Repeat, exactly as written, every line from the one holding "What FreeCAD Python" through the one holding "OVERSHOOT = 1.0". Leave out all other lines.

◆ INPUT RECORDS:
* START *
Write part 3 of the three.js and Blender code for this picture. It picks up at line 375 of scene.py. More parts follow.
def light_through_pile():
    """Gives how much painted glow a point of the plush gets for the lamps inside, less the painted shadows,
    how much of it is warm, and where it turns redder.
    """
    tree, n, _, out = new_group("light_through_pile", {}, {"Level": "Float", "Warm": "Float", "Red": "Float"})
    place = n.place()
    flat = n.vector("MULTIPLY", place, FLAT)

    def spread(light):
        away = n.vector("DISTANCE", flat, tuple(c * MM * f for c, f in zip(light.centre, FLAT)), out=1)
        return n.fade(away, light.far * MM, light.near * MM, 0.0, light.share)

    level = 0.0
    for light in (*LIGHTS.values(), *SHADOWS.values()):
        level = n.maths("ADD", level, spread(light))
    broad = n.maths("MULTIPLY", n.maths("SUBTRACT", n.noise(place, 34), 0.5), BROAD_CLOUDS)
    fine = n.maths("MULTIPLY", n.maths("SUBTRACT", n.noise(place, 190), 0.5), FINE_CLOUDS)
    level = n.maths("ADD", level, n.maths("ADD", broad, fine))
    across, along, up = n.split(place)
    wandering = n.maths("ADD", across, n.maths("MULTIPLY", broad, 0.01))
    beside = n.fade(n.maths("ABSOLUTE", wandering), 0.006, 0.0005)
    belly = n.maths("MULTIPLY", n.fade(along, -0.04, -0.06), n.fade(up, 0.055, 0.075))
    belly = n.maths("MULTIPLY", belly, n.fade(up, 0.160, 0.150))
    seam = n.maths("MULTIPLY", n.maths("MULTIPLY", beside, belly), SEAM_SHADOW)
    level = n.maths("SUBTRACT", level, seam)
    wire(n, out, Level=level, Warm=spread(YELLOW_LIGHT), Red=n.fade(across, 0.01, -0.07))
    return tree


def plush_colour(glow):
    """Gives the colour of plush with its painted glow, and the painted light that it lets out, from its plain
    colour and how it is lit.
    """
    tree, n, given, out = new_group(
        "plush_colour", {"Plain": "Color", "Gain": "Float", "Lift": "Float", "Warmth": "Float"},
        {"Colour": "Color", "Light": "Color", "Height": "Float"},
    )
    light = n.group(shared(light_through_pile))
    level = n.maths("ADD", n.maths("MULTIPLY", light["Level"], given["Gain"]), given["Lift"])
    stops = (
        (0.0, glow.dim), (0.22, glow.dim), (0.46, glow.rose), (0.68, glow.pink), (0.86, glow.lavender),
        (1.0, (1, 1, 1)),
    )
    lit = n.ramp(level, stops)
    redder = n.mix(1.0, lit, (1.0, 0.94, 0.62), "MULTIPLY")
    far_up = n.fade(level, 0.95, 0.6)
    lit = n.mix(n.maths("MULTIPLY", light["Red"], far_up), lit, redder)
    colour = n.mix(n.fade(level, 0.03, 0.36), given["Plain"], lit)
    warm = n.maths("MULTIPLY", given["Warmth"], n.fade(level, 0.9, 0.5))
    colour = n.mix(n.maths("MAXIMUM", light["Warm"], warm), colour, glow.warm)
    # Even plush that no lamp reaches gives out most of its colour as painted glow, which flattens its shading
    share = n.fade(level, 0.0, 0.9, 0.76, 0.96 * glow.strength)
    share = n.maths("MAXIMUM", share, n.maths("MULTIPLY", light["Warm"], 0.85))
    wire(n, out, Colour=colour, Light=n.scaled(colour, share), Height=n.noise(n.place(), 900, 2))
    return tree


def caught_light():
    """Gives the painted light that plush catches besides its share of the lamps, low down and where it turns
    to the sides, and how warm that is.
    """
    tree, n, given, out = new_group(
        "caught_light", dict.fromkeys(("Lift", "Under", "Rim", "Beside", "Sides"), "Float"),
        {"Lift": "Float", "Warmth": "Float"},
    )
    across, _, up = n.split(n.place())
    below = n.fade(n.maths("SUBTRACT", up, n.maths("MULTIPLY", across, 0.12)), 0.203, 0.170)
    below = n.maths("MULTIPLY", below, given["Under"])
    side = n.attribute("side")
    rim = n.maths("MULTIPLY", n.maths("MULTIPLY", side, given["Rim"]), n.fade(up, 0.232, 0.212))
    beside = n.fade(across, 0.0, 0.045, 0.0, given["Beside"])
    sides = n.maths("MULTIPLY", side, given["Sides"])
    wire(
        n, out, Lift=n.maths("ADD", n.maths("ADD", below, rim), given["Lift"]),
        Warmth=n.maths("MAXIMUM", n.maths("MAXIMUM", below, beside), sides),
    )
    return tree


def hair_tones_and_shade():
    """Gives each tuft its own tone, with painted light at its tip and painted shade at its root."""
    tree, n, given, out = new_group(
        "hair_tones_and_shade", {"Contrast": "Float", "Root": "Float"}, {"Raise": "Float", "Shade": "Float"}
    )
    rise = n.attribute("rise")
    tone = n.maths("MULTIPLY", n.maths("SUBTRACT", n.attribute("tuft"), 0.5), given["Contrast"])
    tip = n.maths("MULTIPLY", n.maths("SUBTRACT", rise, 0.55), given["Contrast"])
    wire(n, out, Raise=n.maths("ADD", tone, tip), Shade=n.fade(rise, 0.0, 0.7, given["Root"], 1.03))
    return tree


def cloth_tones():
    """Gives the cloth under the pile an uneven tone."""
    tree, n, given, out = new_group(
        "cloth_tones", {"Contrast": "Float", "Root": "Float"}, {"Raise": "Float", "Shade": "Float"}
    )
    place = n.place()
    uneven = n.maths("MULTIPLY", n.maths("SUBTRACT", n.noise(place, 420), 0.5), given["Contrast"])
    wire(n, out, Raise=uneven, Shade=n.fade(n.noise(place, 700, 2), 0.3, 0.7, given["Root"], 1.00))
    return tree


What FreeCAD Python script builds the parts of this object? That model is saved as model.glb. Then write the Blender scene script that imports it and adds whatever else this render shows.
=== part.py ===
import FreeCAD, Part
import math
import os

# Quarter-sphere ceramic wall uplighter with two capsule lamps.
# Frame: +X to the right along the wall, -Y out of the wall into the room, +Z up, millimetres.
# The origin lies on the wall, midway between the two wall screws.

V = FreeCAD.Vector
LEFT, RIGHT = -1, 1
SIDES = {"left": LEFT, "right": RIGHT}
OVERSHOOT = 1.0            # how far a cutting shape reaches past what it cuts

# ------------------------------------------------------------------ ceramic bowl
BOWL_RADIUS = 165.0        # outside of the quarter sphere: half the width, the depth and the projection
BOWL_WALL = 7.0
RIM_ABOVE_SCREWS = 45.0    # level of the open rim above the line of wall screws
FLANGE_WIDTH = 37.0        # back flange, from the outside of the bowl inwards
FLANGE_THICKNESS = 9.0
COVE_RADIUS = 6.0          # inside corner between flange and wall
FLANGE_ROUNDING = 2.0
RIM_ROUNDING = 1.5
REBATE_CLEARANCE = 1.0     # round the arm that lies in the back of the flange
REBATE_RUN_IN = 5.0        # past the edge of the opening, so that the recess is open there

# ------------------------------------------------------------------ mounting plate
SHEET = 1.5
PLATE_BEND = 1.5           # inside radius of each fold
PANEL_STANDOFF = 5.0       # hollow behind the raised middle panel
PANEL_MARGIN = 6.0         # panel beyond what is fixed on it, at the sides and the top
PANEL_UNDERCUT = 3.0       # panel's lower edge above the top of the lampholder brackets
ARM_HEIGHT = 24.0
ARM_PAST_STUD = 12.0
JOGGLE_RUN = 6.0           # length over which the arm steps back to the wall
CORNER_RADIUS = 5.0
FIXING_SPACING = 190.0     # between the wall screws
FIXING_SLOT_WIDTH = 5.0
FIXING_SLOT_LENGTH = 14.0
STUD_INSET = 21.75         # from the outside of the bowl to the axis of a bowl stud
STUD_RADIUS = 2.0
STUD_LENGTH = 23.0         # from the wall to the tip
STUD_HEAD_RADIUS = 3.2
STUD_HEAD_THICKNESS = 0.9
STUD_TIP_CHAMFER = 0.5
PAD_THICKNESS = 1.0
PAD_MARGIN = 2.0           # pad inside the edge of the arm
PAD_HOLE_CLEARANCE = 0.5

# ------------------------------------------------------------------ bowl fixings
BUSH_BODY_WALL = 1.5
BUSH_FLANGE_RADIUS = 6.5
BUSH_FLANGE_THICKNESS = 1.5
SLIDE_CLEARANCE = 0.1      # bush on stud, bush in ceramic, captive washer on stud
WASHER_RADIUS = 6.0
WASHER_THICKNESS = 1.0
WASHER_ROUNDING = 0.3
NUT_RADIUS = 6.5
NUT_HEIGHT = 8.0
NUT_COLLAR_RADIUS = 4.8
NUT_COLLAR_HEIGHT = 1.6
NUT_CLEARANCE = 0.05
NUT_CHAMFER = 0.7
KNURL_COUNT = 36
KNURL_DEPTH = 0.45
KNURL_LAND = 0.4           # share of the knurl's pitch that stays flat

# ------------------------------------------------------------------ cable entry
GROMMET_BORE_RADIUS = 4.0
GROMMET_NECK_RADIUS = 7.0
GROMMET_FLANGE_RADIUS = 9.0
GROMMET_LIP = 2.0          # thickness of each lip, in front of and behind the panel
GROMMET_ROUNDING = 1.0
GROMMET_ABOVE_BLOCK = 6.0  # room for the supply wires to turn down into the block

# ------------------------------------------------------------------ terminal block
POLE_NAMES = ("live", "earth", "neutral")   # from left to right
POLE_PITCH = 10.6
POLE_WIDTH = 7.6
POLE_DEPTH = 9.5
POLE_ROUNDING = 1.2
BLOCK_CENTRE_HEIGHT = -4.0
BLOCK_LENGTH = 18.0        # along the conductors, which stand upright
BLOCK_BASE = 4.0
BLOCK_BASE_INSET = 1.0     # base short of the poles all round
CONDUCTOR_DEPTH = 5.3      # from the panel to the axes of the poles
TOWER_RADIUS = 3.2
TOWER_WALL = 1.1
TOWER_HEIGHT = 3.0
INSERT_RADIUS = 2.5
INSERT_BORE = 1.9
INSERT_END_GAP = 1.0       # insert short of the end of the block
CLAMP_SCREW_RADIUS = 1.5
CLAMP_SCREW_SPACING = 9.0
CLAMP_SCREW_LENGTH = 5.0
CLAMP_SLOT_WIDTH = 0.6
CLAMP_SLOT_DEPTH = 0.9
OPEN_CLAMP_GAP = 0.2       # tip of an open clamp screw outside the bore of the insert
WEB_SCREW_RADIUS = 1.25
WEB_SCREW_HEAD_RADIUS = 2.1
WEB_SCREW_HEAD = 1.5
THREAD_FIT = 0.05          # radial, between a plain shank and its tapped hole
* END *
◆ COMPLETED TASK:
What FreeCAD Python script builds the parts of this object? That model is saved as model.glb. Then write the Blender scene script that imports it and adds whatever else this render shows.
=== part.py ===
import FreeCAD, Part
import math
import os

# Quarter-sphere ceramic wall uplighter with two capsule lamps.
# Frame: +X to the right along the wall, -Y out of the wall into the room, +Z up, millimetres.
# The origin lies on the wall, midway between the two wall screws.

V = FreeCAD.Vector
LEFT, RIGHT = -1, 1
SIDES = {"left": LEFT, "right": RIGHT}
OVERSHOOT = 1.0            # how far a cutting shape reaches past what it cuts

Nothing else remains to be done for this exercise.